> **Work to be completed**
Set down only the lines running from the one with "SHIFT = Vector(-(x0" to the one with "raise FrameError(why)", both lines included, exactly as they stand, please.

> **Information provided**
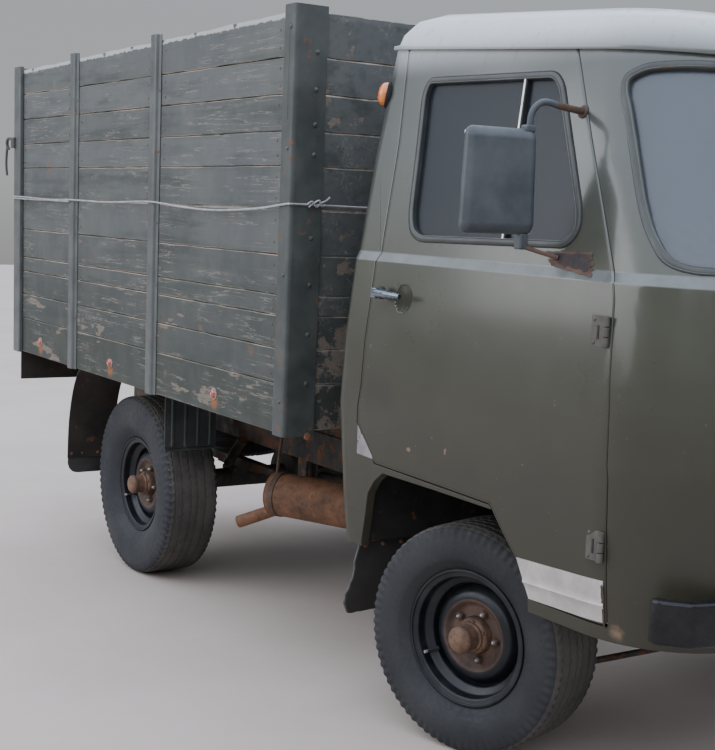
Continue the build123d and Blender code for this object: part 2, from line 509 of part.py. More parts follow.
# steel: corner angles, two stakes a side, posts and rail on the front wall
for side in (1, -1):
    def bx(x0, x1, y0, y1, z0, z1):
        a, b = side * x0, side * x1
        return B(min(a, b), max(a, b), y0, y1, z0, z1)
    corner = bx(X_BOARD + 0.5, X_POST, Y_BED_F - 8, Y_BED_F + 82, Z_BED_B - 4, Z_BED_TF + 16) \
        + bx(X_POST - 120, X_POST, Y_BED_F - 8, Y_BED_F + 3.5, Z_BED_B - 4, Z_BED_TF + 16)
    keep("bed_posts", corner)
    for yc in (597, 1437):
        keep("bed_posts", bx(X_BOARD + 0.5, X_POST, yc - 43, yc + 43, Z_BED_B - 4, bed_top(yc) + 18))
    keep("bed_posts", bx(X_BOARD + 0.5, X_POST, Y_BED_R - 92, Y_BED_R - 4, Z_BED_B - 4, Z_BED_T + 14)
         + bx(X_BOARD - 60, X_POST, Y_BED_R - 9.5, Y_BED_R - 4, Z_BED_B - 4, Z_BED_T + 14))
for xc in (-560, -190, 190, 560):
    keep("bed_posts", B(xc - 25, xc + 25, Y_BED_F - 24, Y_BED_F + 3.5, Z_BED_B + 16, 1420))

# tailgate: planks on three steel straps, hinged along its lower edge
gate = []
strap_x = (-700, 0, 700)
for z0, z1 in zip(JOINTS[:-1], JOINTS[1:]):
    gate.append(B(-955, 955, 2202, 2226, max(z0, 996) + 1.5, z1 - 1.5))
keep("tailgate", gate)
for x in strap_x:
    keep("tailgate", B(x - 30, x + 30, 2226.5, 2236, 1000, 2120) + cyl((x - 30, GATE_Y, GATE_Z), (1, 0, 0), 12, 60)
         + B(x - 30, x + 30, 2230, 2236, GATE_Z, 1002))

# wire round the bed at mid height, from the right rear post over the front to the left one
Z_WIRE, R_WIRE = 1578.0, 4.0
xw, yw = X_POST + R_WIRE + 1.2, Y_BED_F - 8 - R_WIRE - 1.2
wire_pts = [(-xw, Y_BED_R - 20, Z_WIRE - 12), (-xw, 1437, Z_WIRE - 9), (-xw, 597, Z_WIRE - 2), (-xw, yw, Z_WIRE + 8),
            (xw, yw, Z_WIRE + 8), (xw, 597, Z_WIRE - 2), (xw, 1437, Z_WIRE - 9), (xw, Y_BED_R - 20, Z_WIRE - 12)]
wpath = FilletPolyline(*[Vector(*p) for p in wire_pts], radius=[400, 400, 8, 8, 400, 400])
wire = sweep(Plane(origin=wpath @ 0, z_dir=wpath % 0) * Circle(R_WIRE), path=wpath)
print("tie wire length", round(wpath.length, 1), "volume ratio", round(wire.volume / (math.pi * R_WIRE ** 2 * wpath.length), 4))
keep("tie_wire", wire)

# plates that hang from the rearmost bearer and carry the tail lamps
for s in (1, -1):
    keep("lamp_brackets", B(min(s * 612, s * 940), max(s * 612, s * 940), 2143, 2149, 700, 849)
         + B(min(s * 900, s * 962), max(s * 900, s * 962), 2143, 2149, 700, 837))

# rear mudguards: bent sheet behind each rear wheel and a splash plate ahead of it
for s in (1, -1):
    def mx(a, b):
        return (s * a, s * b) if s > 0 else (-b, -a)
    x0, x1 = mx(700, 925)
    pts_o = [(1440, 846), (1500, 800), (1560, 700), (1600, 560), (1612, 372)]
    pts_i = [(1436, 840), (1494, 797), (1555, 698), (1595, 559), (1607, 372)]
    keep("rear_mudguards", prism_x(pts_o + pts_i[::-1], x0, x1))
    x0, x1 = mx(664, 890)
    keep("rear_mudguards", B(x0, x1, 636, 640, 596, 849))
    x0, x1 = mx(640, 886)
    keep("front_mudflaps", prism_x([(-814, 560), (-808, 560), (-786, 470), (-706, 298), (-712, 298), (-792, 470)], x0, x1))

# spare wheel under the tail of the bed
Y_SPARE, Z_SPARE = 1880.0, 450.0
sp = Solid.make_cylinder(R_TYRE_FRONT, 192, Plane(origin=(0, Y_SPARE, Z_SPARE - 96)))
sp = sp - Solid.make_cylinder(R_RIM - 20, 400, Plane(origin=(0, Y_SPARE, 200)))
spd = Solid.make_cylinder(R_RIM - 21, 8, Plane(origin=(0, Y_SPARE, Z_SPARE - 24))) - Solid.make_cylinder(56, 60, Plane(origin=(0, Y_SPARE, Z_SPARE - 60)))
keep("spare_wheel", sp, spd)

# ---------------------------------------------------------------- wheels
def tyre_profile(R, hw):
    rb = R_RIM - 17.5                            # bead seat
    pts = [(-70, rb)]
    pts += [(-74, R_RIM + 3), (-hw + 6, rb + (R - rb) * 0.34), (-hw, rb + (R - rb) * 0.56), (-hw + 3, R - 30),
            (-hw + 10, R - 9), (-hw + 24, R - 1), (-hw + 40, R)]
    pts += [(-u, r) for u, r in reversed(pts)]
    return pts
RIM = [(86, 193), (86, 201), (79, 201), (74, 182.5), (44, 181), (30, 158), (-14, 158), (-30, 181), (-74, 182.5), (-79, 201), (-86, 201), (-86, 193),
       (-81, 193), (-77, 177), (-33, 175.5), (-17, 152.5), (33, 152.5), (47, 175.5), (77, 177), (81, 193)]
DISC = [(2, 153), (2, 146), (34, 124), (40, 112), (38, 104), (22, 88), (22, 54), (28, 54), (28, 86), (44, 101), (46, 112), (40, 128), (10, 149), (10, 153)]
HUB = [(-56, 0), (-56, 148), (14, 148), (14, 128), (21.5, 70), (21.5, 53), (50, 53), (56, 48), (56, 44), (66, 44), (66, 38), (110, 36), (118, 27), (118, 0)]

def wheel(name, side, xw, y, R, hw, turn=0.0):
    x = side * xw
    t = turned_x(tyre_profile(R, hw), x, y, Z_AXLE, side)
    rim = turned_x(RIM, x, y, Z_AXLE, side) + turned_x(DISC, x, y, Z_AXLE, side)
    hub = turned_x(HUB, x, y, Z_AXLE, side)
    if turn:
        ax = Axis((side * X_KING, y, Z_AXLE), (0, 0, 1))
        t, rim, hub = t.rotate(ax, turn), rim.rotate(ax, turn), hub.rotate(ax, turn)
    keep("tyre_" + name, t)
    keep("wheel_" + name, rim)
    keep("wheel_" + name, hub)

wheel("front_left", 1, X_WHEEL_FRONT, Y_FRONT_AXLE, R_TYRE_FRONT, HW_TYRE_FRONT, STEER_REST)
wheel("front_right", -1, X_WHEEL_FRONT, Y_FRONT_AXLE, R_TYRE_FRONT, HW_TYRE_FRONT, STEER_REST)
wheel("rear_left", 1, X_WHEEL, Y_REAR_AXLE, R_TYRE_REAR, HW_TYRE_REAR)
wheel("rear_right", -1, X_WHEEL, Y_REAR_AXLE, R_TYRE_REAR, HW_TYRE_REAR)

# steering knuckles and the track rod behind the front axle
ARM, ARM_Z = 140.0, Z_AXLE - 82
for side, name in ((1, "left"), (-1, "right")):
    kx, ky = side * X_KING, Y_FRONT_AXLE
    def kb(x0, x1, y0, y1, z0, z1):
        a, b = kx + side * x0, kx + side * x1
        return B(min(a, b), max(a, b), ky + y0, ky + y1, z0, z1)
    k = kb(-42, 34, -40, 40, Z_AXLE - 62, Z_AXLE + 62)
    k = k + cyl((kx + side * 33, ky, Z_AXLE), (side, 0, 0), 135, 25)
    k = k + kb(-18, 10, -66, -38, Z_AXLE - 62, Z_AXLE - 22) + kb(-18, 10, -66, -48, ARM_Z - 9, Z_AXLE - 40)
    k = k + kb(-18, 10, -ARM - 13, -48, ARM_Z - 9, ARM_Z + 9)
    k = k + cyl((kx, ky - ARM, ARM_Z - 36), (0, 0, 1), 8, 36)
    k = k.rotate(Axis((kx, ky, Z_AXLE), (0, 0, 1)), STEER_REST)
    keep("knuckle_" + name, k)

# the rod hangs under the two arm ends, ahead of the axle
sr, cr = math.sin(math.radians(STEER_REST)), math.cos(math.radians(STEER_REST))
def arm_end(side):
    dx, dy = 0.0, -ARM
    return (side * X_KING + dx * cr - dy * sr, Y_FRONT_AXLE + dx * sr + dy * cr)
(lx, ly), (rx, ry) = arm_end(1), arm_end(-1)
rod = bar((rx, ry, ARM_Z - 25), (lx, ly, ARM_Z - 25), 10)
for (ex, ey) in ((lx, ly), (rx, ry)):
    rod = rod + cyl((ex, ey, ARM_Z - 34), (0, 0, 1), 15, 18)
for (ex, ey), clear in (((lx, ly), 1.0), ((rx, ry), 1.5)):
    rod = rod - cyl((ex, ey, ARM_Z - 60), (0, 0, 1), 8 + clear, 100)
keep("track_rod", rod)

# ---------------------------------------------------------------- tip, place and write
def all_boxes(shapes):
    bb = [s.bounding_box() for s in shapes]
    return (min(b.min.X for b in bb), max(b.max.X for b in bb), min(b.min.Y for b in bb), max(b.max.Y for b in bb), min(b.min.Z for b in bb))

tipped = {}
for name, sols in PARTS.items():
    if sols:
        tipped[name] = [s.rotate(Axis.X, RAKE) for s in sols]
x0, x1, y0, y1, z0 = all_boxes([s for v in tipped.values() for s in v])
SHIFT = Vector(-(x0 + x1) / 2, -(y0 + y1) / 2, -z0)
print("rake", round(RAKE, 4), "shift", tuple(round(v, 3) for v in SHIFT))
print("box", round(x1 - x0, 1), round(y1 - y0, 1))
for name, sols in sorted(tipped.items()):
    moved = [s.moved(Location(SHIFT)) for s in sols]
    export_step(Compound(moved) if len(moved) > 1 else moved[0], "parts/%s.step" % name)
print(len(tipped), "pieces")
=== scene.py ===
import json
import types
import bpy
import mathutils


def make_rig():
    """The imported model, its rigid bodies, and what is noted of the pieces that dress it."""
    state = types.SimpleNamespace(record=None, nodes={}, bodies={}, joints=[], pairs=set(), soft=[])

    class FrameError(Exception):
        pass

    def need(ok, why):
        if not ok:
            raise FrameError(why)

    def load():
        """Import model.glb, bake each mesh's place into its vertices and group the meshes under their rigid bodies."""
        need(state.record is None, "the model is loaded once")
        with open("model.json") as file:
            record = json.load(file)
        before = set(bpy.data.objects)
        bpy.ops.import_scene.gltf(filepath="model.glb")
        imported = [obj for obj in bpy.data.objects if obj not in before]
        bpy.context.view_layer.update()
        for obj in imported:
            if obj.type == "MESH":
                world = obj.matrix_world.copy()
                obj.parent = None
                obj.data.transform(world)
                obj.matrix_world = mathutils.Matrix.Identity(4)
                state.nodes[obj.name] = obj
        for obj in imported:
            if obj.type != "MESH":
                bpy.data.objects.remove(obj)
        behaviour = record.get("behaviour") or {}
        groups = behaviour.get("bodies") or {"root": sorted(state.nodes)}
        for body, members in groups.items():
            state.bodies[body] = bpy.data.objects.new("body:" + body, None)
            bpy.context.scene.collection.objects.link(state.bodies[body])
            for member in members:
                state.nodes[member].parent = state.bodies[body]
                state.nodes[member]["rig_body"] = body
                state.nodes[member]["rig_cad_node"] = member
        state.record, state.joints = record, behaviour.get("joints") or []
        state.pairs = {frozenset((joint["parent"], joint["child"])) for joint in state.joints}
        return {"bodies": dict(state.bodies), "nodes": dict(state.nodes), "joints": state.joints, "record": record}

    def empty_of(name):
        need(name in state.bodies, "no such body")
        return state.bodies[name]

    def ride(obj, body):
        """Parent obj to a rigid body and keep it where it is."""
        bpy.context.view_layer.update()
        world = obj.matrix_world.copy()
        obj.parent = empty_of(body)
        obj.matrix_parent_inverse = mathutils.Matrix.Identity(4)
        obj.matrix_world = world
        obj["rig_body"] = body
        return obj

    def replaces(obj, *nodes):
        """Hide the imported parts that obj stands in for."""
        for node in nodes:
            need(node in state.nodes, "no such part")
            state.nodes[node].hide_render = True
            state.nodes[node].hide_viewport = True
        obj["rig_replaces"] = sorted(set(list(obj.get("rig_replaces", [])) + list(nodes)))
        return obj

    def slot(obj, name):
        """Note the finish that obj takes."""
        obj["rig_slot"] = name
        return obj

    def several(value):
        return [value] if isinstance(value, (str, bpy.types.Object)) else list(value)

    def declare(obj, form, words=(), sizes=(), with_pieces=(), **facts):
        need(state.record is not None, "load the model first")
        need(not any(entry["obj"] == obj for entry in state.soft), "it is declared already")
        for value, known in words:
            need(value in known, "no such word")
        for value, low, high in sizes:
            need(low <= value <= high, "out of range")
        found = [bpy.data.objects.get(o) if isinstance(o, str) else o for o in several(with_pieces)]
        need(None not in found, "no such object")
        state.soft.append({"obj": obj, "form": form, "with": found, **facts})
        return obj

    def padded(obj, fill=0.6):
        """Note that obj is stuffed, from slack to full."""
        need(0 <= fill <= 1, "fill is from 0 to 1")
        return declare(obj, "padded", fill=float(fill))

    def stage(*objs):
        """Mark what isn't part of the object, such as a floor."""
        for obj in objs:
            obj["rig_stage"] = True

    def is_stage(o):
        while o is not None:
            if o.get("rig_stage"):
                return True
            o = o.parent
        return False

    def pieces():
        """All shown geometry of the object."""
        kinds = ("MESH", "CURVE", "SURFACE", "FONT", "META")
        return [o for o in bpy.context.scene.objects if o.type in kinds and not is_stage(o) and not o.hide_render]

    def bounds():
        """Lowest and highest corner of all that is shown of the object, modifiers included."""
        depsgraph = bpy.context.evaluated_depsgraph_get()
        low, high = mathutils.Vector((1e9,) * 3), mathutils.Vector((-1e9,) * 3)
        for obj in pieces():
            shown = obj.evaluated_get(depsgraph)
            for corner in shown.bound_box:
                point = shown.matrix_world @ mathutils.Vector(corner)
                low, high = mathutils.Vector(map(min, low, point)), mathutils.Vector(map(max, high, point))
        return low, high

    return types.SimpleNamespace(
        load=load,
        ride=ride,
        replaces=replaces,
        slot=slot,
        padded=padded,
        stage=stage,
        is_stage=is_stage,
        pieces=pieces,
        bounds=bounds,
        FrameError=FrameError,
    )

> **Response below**
SHIFT = Vector(-(x0 + x1) / 2, -(y0 + y1) / 2, -z0)
print("rake", round(RAKE, 4), "shift", tuple(round(v, 3) for v in SHIFT))
print("box", round(x1 - x0, 1), round(y1 - y0, 1))
for name, sols in sorted(tipped.items()):
    moved = [s.moved(Location(SHIFT)) for s in sols]
    export_step(Compound(moved) if len(moved) > 1 else moved[0], "parts/%s.step" % name)
print(len(tipped), "pieces")
=== scene.py ===
import json
import types
import bpy
import mathutils


def make_rig():
    """The imported model, its rigid bodies, and what is noted of the pieces that dress it."""
    state = types.SimpleNamespace(record=None, nodes={}, bodies={}, joints=[], pairs=set(), soft=[])

    class FrameError(Exception):
        pass

    def need(ok, why):
        if not ok:
            raise FrameError(why)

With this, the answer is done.